TO DO
Please return the full listing below without altering anything.

** start of TASK INPUT **

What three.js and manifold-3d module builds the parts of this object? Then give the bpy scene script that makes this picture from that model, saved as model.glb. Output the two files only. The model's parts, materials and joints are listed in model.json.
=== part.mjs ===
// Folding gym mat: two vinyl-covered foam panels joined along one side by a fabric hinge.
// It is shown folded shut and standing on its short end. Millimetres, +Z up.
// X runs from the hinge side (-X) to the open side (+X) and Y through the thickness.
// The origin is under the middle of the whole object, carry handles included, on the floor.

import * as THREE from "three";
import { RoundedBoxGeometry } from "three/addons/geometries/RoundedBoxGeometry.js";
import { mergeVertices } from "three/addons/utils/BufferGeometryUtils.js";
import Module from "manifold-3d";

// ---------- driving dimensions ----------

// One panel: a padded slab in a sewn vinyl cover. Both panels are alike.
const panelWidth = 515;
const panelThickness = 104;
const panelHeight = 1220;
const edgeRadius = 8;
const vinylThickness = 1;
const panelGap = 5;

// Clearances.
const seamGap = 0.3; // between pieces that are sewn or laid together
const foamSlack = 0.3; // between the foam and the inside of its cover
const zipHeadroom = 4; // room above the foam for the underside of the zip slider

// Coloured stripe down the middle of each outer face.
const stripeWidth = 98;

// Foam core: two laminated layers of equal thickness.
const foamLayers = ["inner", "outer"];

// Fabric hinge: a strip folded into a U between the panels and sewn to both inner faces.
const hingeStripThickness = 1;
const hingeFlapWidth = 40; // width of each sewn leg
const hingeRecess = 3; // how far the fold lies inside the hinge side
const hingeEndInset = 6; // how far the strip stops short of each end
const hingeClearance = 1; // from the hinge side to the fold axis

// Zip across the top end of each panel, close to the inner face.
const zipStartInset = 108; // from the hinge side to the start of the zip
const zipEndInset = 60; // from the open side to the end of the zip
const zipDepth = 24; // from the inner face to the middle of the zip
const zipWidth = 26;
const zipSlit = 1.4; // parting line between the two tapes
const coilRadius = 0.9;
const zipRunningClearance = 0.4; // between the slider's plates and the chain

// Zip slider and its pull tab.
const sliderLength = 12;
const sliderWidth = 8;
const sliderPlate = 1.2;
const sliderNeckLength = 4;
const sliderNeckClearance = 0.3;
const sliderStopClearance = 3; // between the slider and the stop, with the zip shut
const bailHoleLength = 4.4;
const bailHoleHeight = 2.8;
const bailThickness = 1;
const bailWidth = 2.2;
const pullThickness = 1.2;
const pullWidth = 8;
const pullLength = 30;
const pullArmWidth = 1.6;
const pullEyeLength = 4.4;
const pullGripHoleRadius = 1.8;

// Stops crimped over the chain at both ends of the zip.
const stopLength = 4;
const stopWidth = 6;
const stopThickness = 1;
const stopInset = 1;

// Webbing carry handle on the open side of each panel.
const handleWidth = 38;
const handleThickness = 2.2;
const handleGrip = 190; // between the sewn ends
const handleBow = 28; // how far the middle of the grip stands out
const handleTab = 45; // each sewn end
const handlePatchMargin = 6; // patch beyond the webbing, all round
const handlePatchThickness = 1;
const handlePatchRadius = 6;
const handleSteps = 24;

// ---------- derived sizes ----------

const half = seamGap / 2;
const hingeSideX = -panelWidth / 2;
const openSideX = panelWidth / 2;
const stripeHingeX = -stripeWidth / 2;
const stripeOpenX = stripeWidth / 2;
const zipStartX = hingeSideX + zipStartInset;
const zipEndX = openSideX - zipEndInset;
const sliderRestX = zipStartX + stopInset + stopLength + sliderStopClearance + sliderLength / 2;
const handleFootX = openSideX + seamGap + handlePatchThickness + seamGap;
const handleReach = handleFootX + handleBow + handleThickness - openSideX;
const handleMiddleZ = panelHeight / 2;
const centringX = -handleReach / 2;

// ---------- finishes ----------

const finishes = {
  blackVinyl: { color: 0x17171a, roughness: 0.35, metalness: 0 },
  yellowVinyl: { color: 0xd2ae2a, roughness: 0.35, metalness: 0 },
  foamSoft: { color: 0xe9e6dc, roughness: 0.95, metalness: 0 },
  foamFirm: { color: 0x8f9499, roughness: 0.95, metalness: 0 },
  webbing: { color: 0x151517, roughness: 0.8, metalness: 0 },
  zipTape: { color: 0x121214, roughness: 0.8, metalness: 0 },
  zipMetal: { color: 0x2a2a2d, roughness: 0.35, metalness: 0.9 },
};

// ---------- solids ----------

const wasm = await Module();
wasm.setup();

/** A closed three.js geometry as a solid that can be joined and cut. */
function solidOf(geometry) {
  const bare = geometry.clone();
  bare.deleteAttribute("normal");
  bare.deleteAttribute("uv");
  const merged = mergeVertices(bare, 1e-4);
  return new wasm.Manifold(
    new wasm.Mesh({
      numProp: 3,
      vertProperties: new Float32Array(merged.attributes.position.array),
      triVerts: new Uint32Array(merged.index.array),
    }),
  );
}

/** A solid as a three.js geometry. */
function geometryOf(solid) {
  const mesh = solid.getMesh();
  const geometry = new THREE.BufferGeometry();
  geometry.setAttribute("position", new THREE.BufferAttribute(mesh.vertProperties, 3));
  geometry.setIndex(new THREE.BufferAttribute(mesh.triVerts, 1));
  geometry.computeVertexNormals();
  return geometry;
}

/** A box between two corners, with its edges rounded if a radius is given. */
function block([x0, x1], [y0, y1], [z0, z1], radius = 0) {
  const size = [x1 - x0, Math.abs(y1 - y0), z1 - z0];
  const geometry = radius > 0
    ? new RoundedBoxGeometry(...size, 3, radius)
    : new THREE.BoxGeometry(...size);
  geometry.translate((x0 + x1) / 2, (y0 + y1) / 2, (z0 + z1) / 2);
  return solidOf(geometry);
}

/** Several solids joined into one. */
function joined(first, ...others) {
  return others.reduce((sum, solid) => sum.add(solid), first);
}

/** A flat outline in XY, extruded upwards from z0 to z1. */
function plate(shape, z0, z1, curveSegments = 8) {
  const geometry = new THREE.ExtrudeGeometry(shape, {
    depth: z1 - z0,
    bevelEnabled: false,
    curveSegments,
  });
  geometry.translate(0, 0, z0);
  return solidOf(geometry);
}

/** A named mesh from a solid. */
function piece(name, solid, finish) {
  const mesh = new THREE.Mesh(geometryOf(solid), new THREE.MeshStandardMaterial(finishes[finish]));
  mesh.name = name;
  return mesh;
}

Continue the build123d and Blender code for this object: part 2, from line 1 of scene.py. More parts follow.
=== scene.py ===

** end of TASK INPUT **

TASK RESPONSE
What three.js and manifold-3d module builds the parts of this object? Then give the bpy scene script that makes this picture from that model, saved as model.glb. Output the two files only. The model's parts, materials and joints are listed in model.json.
=== part.mjs ===
// Folding gym mat: two vinyl-covered foam panels joined along one side by a fabric hinge.
// It is shown folded shut and standing on its short end. Millimetres, +Z up.
// X runs from the hinge side (-X) to the open side (+X) and Y through the thickness.
// The origin is under the middle of the whole object, carry handles included, on the floor.

import * as THREE from "three";
import { RoundedBoxGeometry } from "three/addons/geometries/RoundedBoxGeometry.js";
import { mergeVertices } from "three/addons/utils/BufferGeometryUtils.js";
import Module from "manifold-3d";

// ---------- driving dimensions ----------

// One panel: a padded slab in a sewn vinyl cover. Both panels are alike.
const panelWidth = 515;
const panelThickness = 104;
const panelHeight = 1220;
const edgeRadius = 8;
const vinylThickness = 1;
const panelGap = 5;

// Clearances.
const seamGap = 0.3; // between pieces that are sewn or laid together
const foamSlack = 0.3; // between the foam and the inside of its cover
const zipHeadroom = 4; // room above the foam for the underside of the zip slider

// Coloured stripe down the middle of each outer face.
const stripeWidth = 98;

// Foam core: two laminated layers of equal thickness.
const foamLayers = ["inner", "outer"];

// Fabric hinge: a strip folded into a U between the panels and sewn to both inner faces.
const hingeStripThickness = 1;
const hingeFlapWidth = 40; // width of each sewn leg
const hingeRecess = 3; // how far the fold lies inside the hinge side
const hingeEndInset = 6; // how far the strip stops short of each end
const hingeClearance = 1; // from the hinge side to the fold axis

// Zip across the top end of each panel, close to the inner face.
const zipStartInset = 108; // from the hinge side to the start of the zip
const zipEndInset = 60; // from the open side to the end of the zip
const zipDepth = 24; // from the inner face to the middle of the zip
const zipWidth = 26;
const zipSlit = 1.4; // parting line between the two tapes
const coilRadius = 0.9;
const zipRunningClearance = 0.4; // between the slider's plates and the chain

// Zip slider and its pull tab.
const sliderLength = 12;
const sliderWidth = 8;
const sliderPlate = 1.2;
const sliderNeckLength = 4;
const sliderNeckClearance = 0.3;
const sliderStopClearance = 3; // between the slider and the stop, with the zip shut
const bailHoleLength = 4.4;
const bailHoleHeight = 2.8;
const bailThickness = 1;
const bailWidth = 2.2;
const pullThickness = 1.2;
const pullWidth = 8;
const pullLength = 30;
const pullArmWidth = 1.6;
const pullEyeLength = 4.4;
const pullGripHoleRadius = 1.8;

// Stops crimped over the chain at both ends of the zip.
const stopLength = 4;
const stopWidth = 6;
const stopThickness = 1;
const stopInset = 1;

// Webbing carry handle on the open side of each panel.
const handleWidth = 38;
const handleThickness = 2.2;
const handleGrip = 190; // between the sewn ends
const handleBow = 28; // how far the middle of the grip stands out
const handleTab = 45; // each sewn end
const handlePatchMargin = 6; // patch beyond the webbing, all round
const handlePatchThickness = 1;
const handlePatchRadius = 6;
const handleSteps = 24;

// ---------- derived sizes ----------

const half = seamGap / 2;
const hingeSideX = -panelWidth / 2;
const openSideX = panelWidth / 2;
const stripeHingeX = -stripeWidth / 2;
const stripeOpenX = stripeWidth / 2;
const zipStartX = hingeSideX + zipStartInset;
const zipEndX = openSideX - zipEndInset;
const sliderRestX = zipStartX + stopInset + stopLength + sliderStopClearance + sliderLength / 2;
const handleFootX = openSideX + seamGap + handlePatchThickness + seamGap;
const handleReach = handleFootX + handleBow + handleThickness - openSideX;
const handleMiddleZ = panelHeight / 2;
const centringX = -handleReach / 2;

// ---------- finishes ----------

const finishes = {
  blackVinyl: { color: 0x17171a, roughness: 0.35, metalness: 0 },
  yellowVinyl: { color: 0xd2ae2a, roughness: 0.35, metalness: 0 },
  foamSoft: { color: 0xe9e6dc, roughness: 0.95, metalness: 0 },
  foamFirm: { color: 0x8f9499, roughness: 0.95, metalness: 0 },
  webbing: { color: 0x151517, roughness: 0.8, metalness: 0 },
  zipTape: { color: 0x121214, roughness: 0.8, metalness: 0 },
  zipMetal: { color: 0x2a2a2d, roughness: 0.35, metalness: 0.9 },
};

// ---------- solids ----------

const wasm = await Module();
wasm.setup();

/** A closed three.js geometry as a solid that can be joined and cut. */
function solidOf(geometry) {
  const bare = geometry.clone();
  bare.deleteAttribute("normal");
  bare.deleteAttribute("uv");
  const merged = mergeVertices(bare, 1e-4);
  return new wasm.Manifold(
    new wasm.Mesh({
      numProp: 3,
      vertProperties: new Float32Array(merged.attributes.position.array),
      triVerts: new Uint32Array(merged.index.array),
    }),
  );
}

/** A solid as a three.js geometry. */
function geometryOf(solid) {
  const mesh = solid.getMesh();
  const geometry = new THREE.BufferGeometry();
  geometry.setAttribute("position", new THREE.BufferAttribute(mesh.vertProperties, 3));
  geometry.setIndex(new THREE.BufferAttribute(mesh.triVerts, 1));
  geometry.computeVertexNormals();
  return geometry;
}

/** A box between two corners, with its edges rounded if a radius is given. */
function block([x0, x1], [y0, y1], [z0, z1], radius = 0) {
  const size = [x1 - x0, Math.abs(y1 - y0), z1 - z0];
  const geometry = radius > 0
    ? new RoundedBoxGeometry(...size, 3, radius)
    : new THREE.BoxGeometry(...size);
  geometry.translate((x0 + x1) / 2, (y0 + y1) / 2, (z0 + z1) / 2);
  return solidOf(geometry);
}

/** Several solids joined into one. */
function joined(first, ...others) {
  return others.reduce((sum, solid) => sum.add(solid), first);
}

/** A flat outline in XY, extruded upwards from z0 to z1. */
function plate(shape, z0, z1, curveSegments = 8) {
  const geometry = new THREE.ExtrudeGeometry(shape, {
    depth: z1 - z0,
    bevelEnabled: false,
    curveSegments,
  });
  geometry.translate(0, 0, z0);
  return solidOf(geometry);
}

/** A named mesh from a solid. */
function piece(name, solid, finish) {
  const mesh = new THREE.Mesh(geometryOf(solid), new THREE.MeshStandardMaterial(finishes[finish]));
  mesh.name = name;
  return mesh;
}

Continue the build123d and Blender code for this object: part 2, from line 1 of scene.py. More parts follow.
=== scene.py ===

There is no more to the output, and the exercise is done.